86 Cependant, malgré le zèle de M. MacDonald pour régler toutes les irrégularités de procédure possibles, même si elles n'avaient possiblement aucun effet envisageable sur la compétence d'un arbitre de grief, la demande qu'il a faite dans son courriel du 29 novembre 2012, bien que non pertinente, était simple. Tout ce qu'il demandait était [traduction] « […] la validation du fait que vos griefs ont été dûment signés et correctement produits auprès de votre employeur et [sic] ont été rapidement produits ». Contrairement aux observations dans les arguments de la plaignante, le courriel, à mon avis, ne confirme pas l'interprétation que la défenderesse insistait pour obtenir des documents que la plaignante n'avait pas. Sa demande de « valider » n'était pas une insistance pour obtenir des documents précis de la plaignante. Une telle « validation » pouvait se présenter sous bon nombre de formes. Même si je peux complètement comprendre que la plaignante ait pu être exaspérée par le ton pessimiste, antagoniste et bureaucratique adopté par M. MacDonald dans ce courriel après qu'il a apparemment été son représentant durant trois ans, je suis non seulement convaincu qu'il n'avait aucune intention de refuser de continuer à la représenter pour son grief visant la rétrogradation, mais aussi que le courriel ne peut pas raisonnablement être interprété comme un refus de continuer de la représenter.

87 Les deux parties ont abordé cette plainte en considérant que la plaignante a rompu toute communication avec la défenderesse pour deux motifs, à savoir l'hypothétique objection procédurale aux griefs de M. MacDonald et la Déclaration de principes 23 de la défenderesse, même si le fait que cette dernière question a été soulevée dans le courriel du 26 novembre 2012 n'a pas suscité d'opposition immédiate de la plaignante. Dans son courriel du 26 novembre 2012, M. MacDonald lui a dit pour la première fois que, compte tenu de la Déclaration de principes 23 de l'AFPC, son mandat serait limité à demander une réduction du quantum de la mesure disciplinaire qui lui serait imposée. En d'autres mots, en tant que représentant de la plaignante, il serait empêché de contester la conclusion du Ministère selon laquelle elle était coupable d'avoir harcelé l'autre employée, mais ferait valoir qu'une rétrogradation permanente qui donne lieu à une réduction de sa rémunération annuelle de 19 000 $ était excessive.
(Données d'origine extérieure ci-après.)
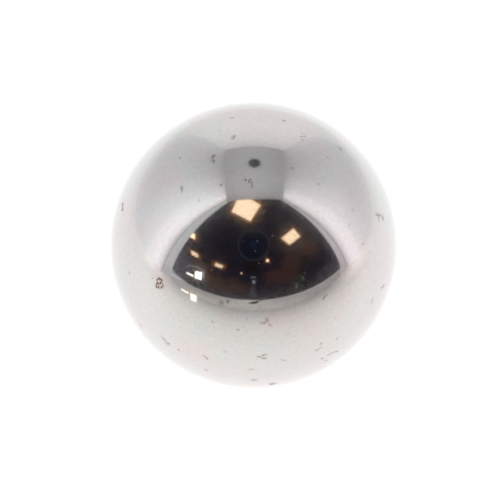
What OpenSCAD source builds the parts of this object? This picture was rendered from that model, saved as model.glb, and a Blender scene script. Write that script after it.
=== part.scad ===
// Steel ball
// A hardened ball, ground and polished to a mirror, with corrosion pits eaten into its surface.
// Millimetres. The origin is the centre of the ball, -Y is the front and +Z points up.

/* [Ball] */
// Diameter over the polished surface
ball_d = 27; // [19:1:51]
// Number of facets round the ball on screen
ball_facets = 180; // [60:20:240]

/* [Corrosion] */
// Depth of a pit as a share of its width
pit_slope = 0.15; // [0.08:0.01:0.24]
// Width of every pit, 1 being as found
pit_size = 1; // [0.6:0.1:1.4]
// Number of facets round each pit on screen
pit_facets = 24; // [16:4:32]

/* [Hidden] */

ball_r = ball_d / 2;
// Share of a pit's width between neighbouring scoops of one streak
streak_step = 0.62;
// A streak's end scoops are narrower than its middle by this share
streak_taper = 0.35;
polished_steel = [0.80, 0.80, 0.79];

// Places on the ball are [longitude, latitude] in degrees: 0, 0 faces the front,
// longitude grows towards +X and latitude towards +Z.

// Round pits: [longitude, latitude, width in mm]
round_pits = [
    // upper left
    [-79, 60, 0.24], [-54, 54, 0.26], [-38, 54, 0.20], [-28, 63, 0.22], [-8, 67, 0.22], [-105, 76, 0.22],
    // upper right
    [43, 68, 0.20], [52, 57, 0.24], [80, 60, 0.20], [97, 54, 0.24], [60, 41, 0.26], [45, 43, 0.24], [53, 38, 0.22],
    // lower left
    [-45, 18, 0.28], [-59, 12, 0.22], [-13, 19, 0.22], [-19, 12, 0.22], [-16, 10, 0.26], [-24, 6, 0.22],
    [-52, -11, 0.24], [-38, -9, 0.26], [-31, -11, 0.28], [-27, -10, 0.22], [-14, -9, 0.24], [-11, -4, 0.26],
    // lower middle and right
    [-3, 13, 0.24], [-6, 8, 0.22], [0, -24, 0.26], [13, 5, 0.20], [29, -16, 0.26], [34, -6, 0.24],
    [45, 13, 0.22], [53, 2, 0.24], [61, 3, 0.26], [57, 25, 0.22]
];

// Streaks: [longitude, latitude, length in mm, width in mm, turn from level in degrees]
streaks = [
    [-84, 26, 0.75, 0.24, 80],
    [-55, 71, 0.85, 0.26, 70],
    [-80, 82, 0.60, 0.24, 25],
    [-3, 66, 0.55, 0.24, -35],
    [74, 29, 0.70, 0.26, -40],
    [77, 25, 0.50, 0.24, -35],
    [97, 71, 0.60, 0.22, 15],
    [-19, -10, 0.65, 0.28, 60],
    [3, -6, 1.05, 0.34, -12],
    [-1, -14, 0.55, 0.24, 5],
    [11, -9, 0.50, 0.22, 0],
    [26, -7, 0.55, 0.24, 55],
    [31, -14, 0.60, 0.26, 50],
    [8, -31, 0.75, 0.28, 5]
];

// Clusters, where pits have grown into one another: [longitude, latitude, spread in mm, width in mm]
clusters = [
    [-41, 18, 0.62, 0.42],
    [4, 12, 0.46, 0.30]
];

// Turns the +Z axis to a place on the ball, with the children's +X level and their +Y to the north.
module on_ball(place) {
    rotate([0, 0, place[0]])
        rotate([90 - place[1], 0, 0])
            children();
}

// A ball-nosed scoop that opens a round pit of this width in the surface at +Z.
// "out" and "along" slide it over the surface, in mm to the right and to the north.
module scoop(width, along = [0, 0]) {
    depth = width * pit_slope;
    nose_r = (width * width / 4 + depth * depth) / (2 * depth);
    rotate([-asin(along[1] / ball_r), asin(along[0] / ball_r), 0])
        translate([0, 0, ball_r - depth + nose_r])
            sphere(r = nose_r, $fn = pit_facets);
}

// A row of scoops in line, narrower towards both ends, for a scratch that has rusted.
module streak(length, width, turn) {
    count = max(2, ceil(length / (width * streak_step)));
    reach = (length - width) / 2;
    for (i = [0 : count - 1]) {
        t = 2 * i / (count - 1) - 1;
        scoop(width * (1 - streak_taper * t * t), reach * t * [cos(turn), sin(turn)]);
    }
}

// A large pit ringed by smaller ones that have run together with it.
module cluster(spread, width) {
    scoop(width);
    for (i = [0 : 4])
        scoop(width * (0.50 + 0.07 * (i % 3)), spread / 2 * [cos(20 + i * 74), sin(20 + i * 74)]);
}

module corrosion() {
    for (p = round_pits)
        on_ball(p) scoop(p[2] * pit_size);
    for (s = streaks)
        on_ball(s) streak(s[2] * pit_size, s[3] * pit_size, s[4]);
    for (c = clusters)
        on_ball(c) cluster(c[2] * pit_size, c[3] * pit_size);
}

module ball() {
    color(polished_steel)
        difference() {
            sphere(r = ball_r, $fn = ball_facets);
            corrosion();
        }
}

ball();
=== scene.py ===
# Steel ball: a hardened ball ground and lapped to a mirror, with rusted pits in its surface.
# Metres, in the frame of the CAD model: the origin is the ball's centre, -Y the front, +Z up.

import math
import random

import bpy
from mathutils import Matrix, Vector


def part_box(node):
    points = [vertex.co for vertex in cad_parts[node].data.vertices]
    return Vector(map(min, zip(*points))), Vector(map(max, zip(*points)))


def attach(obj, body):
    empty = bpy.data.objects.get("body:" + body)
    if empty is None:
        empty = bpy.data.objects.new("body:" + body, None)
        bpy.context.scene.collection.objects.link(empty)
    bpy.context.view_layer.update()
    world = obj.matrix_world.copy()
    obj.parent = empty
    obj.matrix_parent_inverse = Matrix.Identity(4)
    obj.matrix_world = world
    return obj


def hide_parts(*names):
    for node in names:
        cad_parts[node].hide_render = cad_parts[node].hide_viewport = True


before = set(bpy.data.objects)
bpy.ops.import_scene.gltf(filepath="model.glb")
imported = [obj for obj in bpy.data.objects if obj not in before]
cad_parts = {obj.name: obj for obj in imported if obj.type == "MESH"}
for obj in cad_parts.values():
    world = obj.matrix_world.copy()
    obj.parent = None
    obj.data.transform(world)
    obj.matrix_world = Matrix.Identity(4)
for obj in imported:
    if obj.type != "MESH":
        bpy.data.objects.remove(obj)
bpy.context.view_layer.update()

MM = 0.001
BALL_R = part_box("ball")[1].z
FLOOR_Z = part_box("ball")[0].z
X, Y, Z = 0, 1, 2


# ---------------- shared helpers

def linear(hex_colour):
    """An sRGB colour, written as six hex digits, as the linear values that shaders take."""
    channels = [int(hex_colour[i:i + 2], 16) / 255 for i in (0, 2, 4)]
    return [c / 12.92 if c <= 0.04045 else ((c + 0.055) / 1.055) ** 2.4 for c in channels] + [1.0]


def add_node(tree, kind, settings=None, links=None, values=None):
    """Adds a node, sets its properties and input values, and links its inputs. A node given as a link
    stands for its first output."""
    node = tree.nodes.new(kind)
    for name, value in (settings or {}).items():
        setattr(node, name, value)
    for key, value in (values or {}).items():
        node.inputs[key].default_value = value
    for key, source in (links or {}).items():
        socket = source.outputs[0] if isinstance(source, bpy.types.Node) else source
        tree.links.new(socket, node.inputs[key])
    return node


def empty_material(name):
    """A material and its node tree, which is still to be filled."""
    material = bpy.data.materials.new(name)
    material.use_nodes = True
    material.node_tree.nodes.clear()
    return material, material.node_tree


def mesh_object(name, points, faces, material):
    """A mesh object at the origin, from points in millimetres."""
    mesh = bpy.data.meshes.new(name)
    mesh.from_pydata([Vector(p) * MM for p in points], [], faces)
    mesh.materials.append(material)
    thing = bpy.data.objects.new(name, mesh)
    bpy.context.scene.collection.objects.link(thing)
    return thing


# ---------------- camera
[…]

88 M. MacDonald (en respectant la Déclaration de principes) a donc établi une distinction entre, d'un côté, la décision du Ministère selon laquelle la plaignante a harcelé l'autre employée et, de l'autre côté, sa décision de la rétrograder. La défenderesse était seulement prête à la représenter sur cette dernière question. Je doute que cette distinction soit viable. La stratégie évidente et naturelle pour tout représentant syndical qui demande la réduction d'une sanction disciplinaire est de tenter de minimiser la gravité de l'infraction en raison de laquelle l'employé a fait l'objet d'une mesure disciplinaire. Je ne comprends pas la manière dont un syndicat peut faire un travail consciencieux pour convaincre un arbitre de grief qu'une rétrogradation permanente était excessive sans examiner en profondeur les allégations de harcèlement et, presque certainement, sans contester, le récit de la personne ayant déposé une plainte. Cependant, puisque je n'ai entendu aucun argument sur cette question précise, je n'ai pas l'intention de l'examiner plus en profondeur.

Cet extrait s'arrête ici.